On the other hand, the spectacular collapse of crypto exchange FTX has slowed the amount of institutional capital coming into the industry, Burke said. At the later-stages, there’s less money in the system and at the early-stages deployment is slower and due diligence is taking longer.
“What we're seeing at the accelerator is record inbounds in terms of absolute numbers across all programs,” he said. “We're seeing the quality of founder quite dramatically improve. Serial founders, many crossing over from solid careers and web2 to tackle particular industry verticals and we're seeing a huge amount of interest from enterprise partners.”
In the past Burke needed to turn away enterprise partners because they were not ready to work with Outlier at scale. Even in the face of FTX, many are now approaching Outlier with very clear strategies, which is the most material change, he said.
The accelerator boom
It’s not just Burke seeing an increase in inbound requests. Andreessen Horowitz recently announced that it received over 8,000 applications for its rebooted crypto startup school.

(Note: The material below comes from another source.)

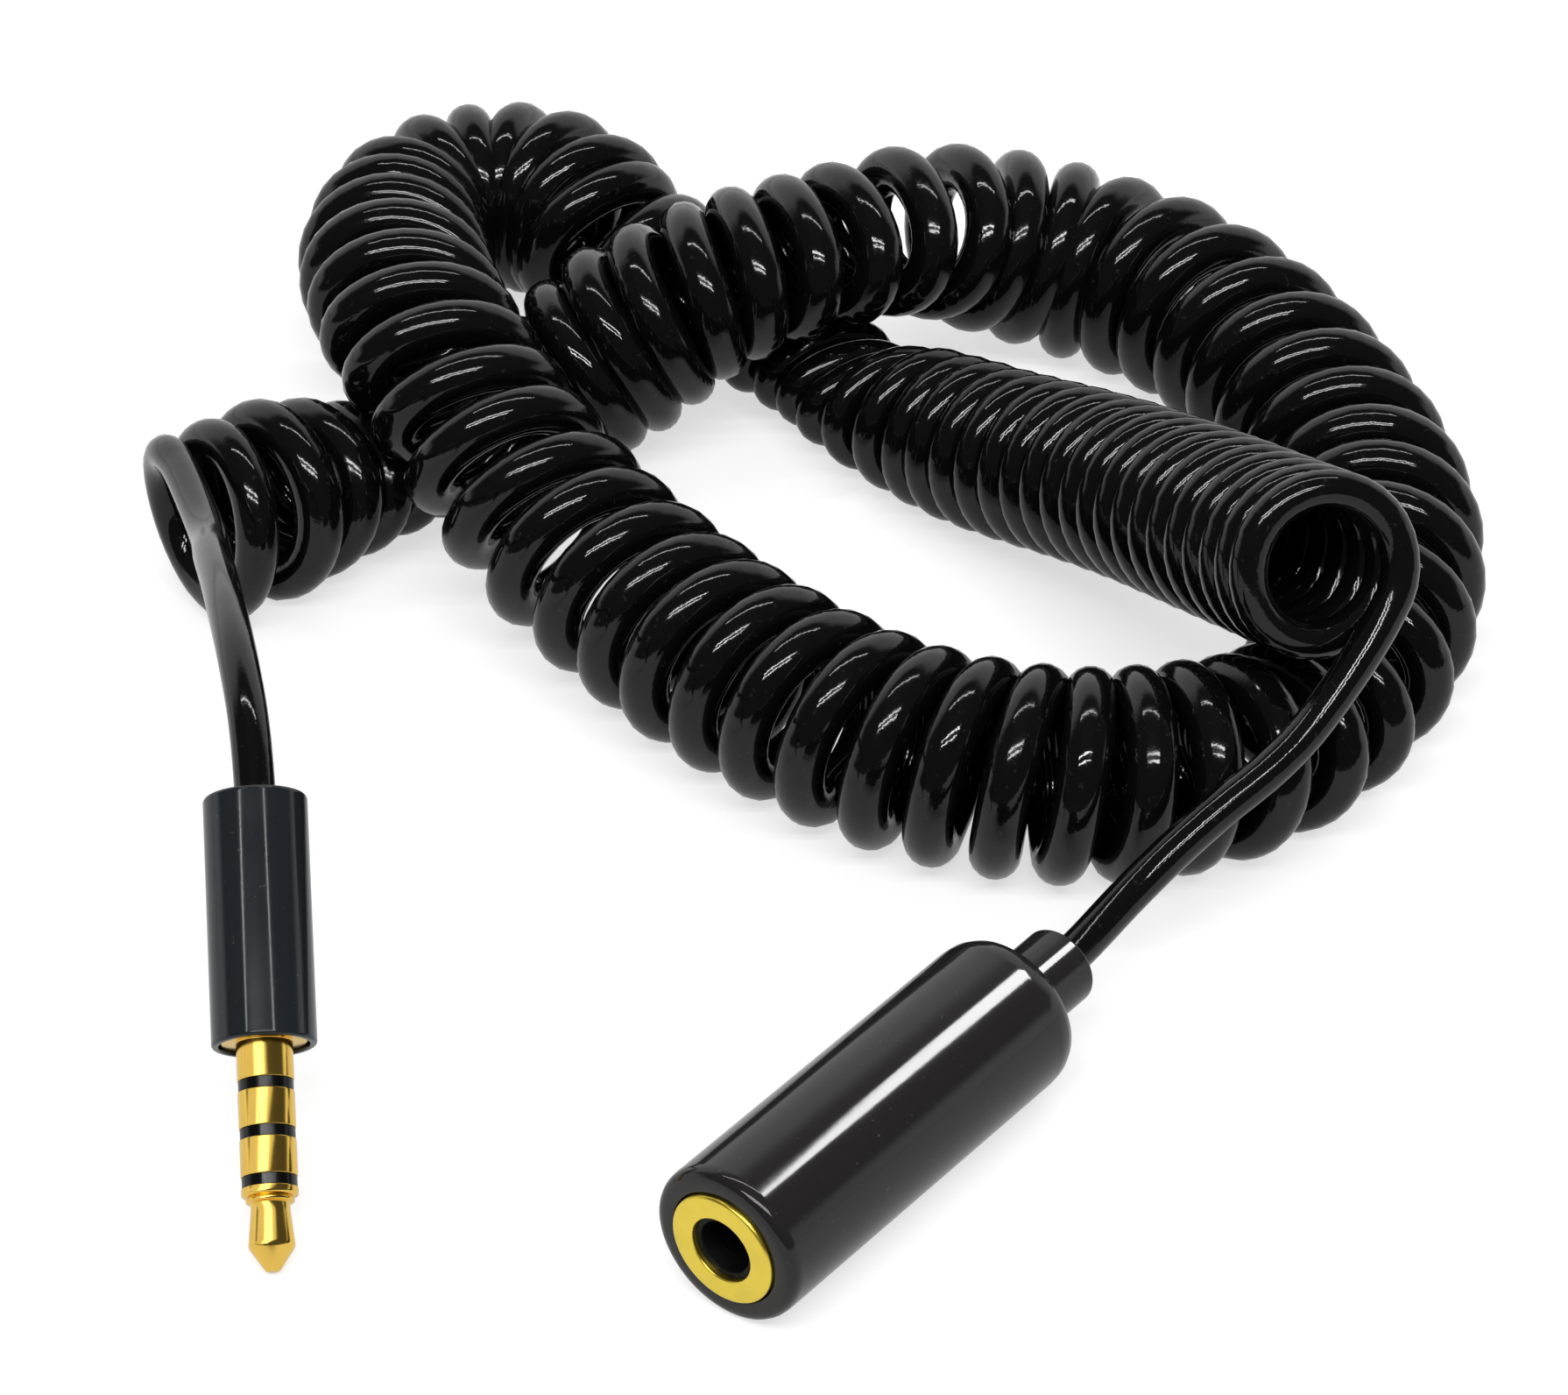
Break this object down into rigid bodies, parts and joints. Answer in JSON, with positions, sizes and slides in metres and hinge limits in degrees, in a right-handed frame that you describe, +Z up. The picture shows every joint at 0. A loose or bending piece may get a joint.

Burke isn’t phased by the increased competition as most of the venture firms launching web3 accelerators or incubators operate at the later stages.
Outlier is the opposite; it aims to filter and de-risk investments for later stage investors. The check sizes are modest with the average being around $100,000 but it makes up for it in support and due diligence providing guidance on areas such as tokenomics and go-to-market strategies. Each startup in a program has a support ratio of around two and half people, Burke said.
“I expect more and more people to try to come into our space,” he added. “It is on us to continue to deliver our service, to hit homeruns [and] to de-risk investments for our co-investors.”